• **Problem to solve**
Give the data again, word for word.

═══ Supplied data

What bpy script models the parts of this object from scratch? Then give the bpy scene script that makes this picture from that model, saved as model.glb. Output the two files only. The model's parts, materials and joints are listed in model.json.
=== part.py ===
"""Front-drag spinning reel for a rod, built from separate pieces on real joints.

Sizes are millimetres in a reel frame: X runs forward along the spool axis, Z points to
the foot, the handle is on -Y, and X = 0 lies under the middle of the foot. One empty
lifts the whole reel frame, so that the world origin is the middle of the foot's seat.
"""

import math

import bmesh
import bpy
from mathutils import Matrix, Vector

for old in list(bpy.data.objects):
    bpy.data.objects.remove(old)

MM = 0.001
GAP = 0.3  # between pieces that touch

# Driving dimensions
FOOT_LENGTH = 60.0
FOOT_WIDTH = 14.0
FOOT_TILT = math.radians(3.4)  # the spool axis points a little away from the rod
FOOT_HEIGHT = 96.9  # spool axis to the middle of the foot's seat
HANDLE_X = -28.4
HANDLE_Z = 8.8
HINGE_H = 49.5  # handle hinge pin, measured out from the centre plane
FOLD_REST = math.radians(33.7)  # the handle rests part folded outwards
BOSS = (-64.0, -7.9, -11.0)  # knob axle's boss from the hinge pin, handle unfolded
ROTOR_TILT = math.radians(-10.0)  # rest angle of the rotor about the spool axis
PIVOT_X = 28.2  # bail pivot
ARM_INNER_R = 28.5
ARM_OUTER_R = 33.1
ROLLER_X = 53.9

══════

• **In response**
What bpy script models the parts of this object from scratch? Then give the bpy scene script that makes this picture from that model, saved as model.glb. Output the two files only. The model's parts, materials and joints are listed in model.json.
=== part.py ===
"""Front-drag spinning reel for a rod, built from separate pieces on real joints.

Sizes are millimetres in a reel frame: X runs forward along the spool axis, Z points to
the foot, the handle is on -Y, and X = 0 lies under the middle of the foot. One empty
lifts the whole reel frame, so that the world origin is the middle of the foot's seat.
"""

import math

import bmesh
import bpy
from mathutils import Matrix, Vector

for old in list(bpy.data.objects):
    bpy.data.objects.remove(old)

MM = 0.001
GAP = 0.3  # between pieces that touch

# Driving dimensions
FOOT_LENGTH = 60.0
FOOT_WIDTH = 14.0
FOOT_TILT = math.radians(3.4)  # the spool axis points a little away from the rod
FOOT_HEIGHT = 96.9  # spool axis to the middle of the foot's seat
HANDLE_X = -28.4
HANDLE_Z = 8.8
HINGE_H = 49.5  # handle hinge pin, measured out from the centre plane
FOLD_REST = math.radians(33.7)  # the handle rests part folded outwards
BOSS = (-64.0, -7.9, -11.0)  # knob axle's boss from the hinge pin, handle unfolded
ROTOR_TILT = math.radians(-10.0)  # rest angle of the rotor about the spool axis
PIVOT_X = 28.2  # bail pivot
ARM_INNER_R = 28.5
ARM_OUTER_R = 33.1
ROLLER_X = 53.9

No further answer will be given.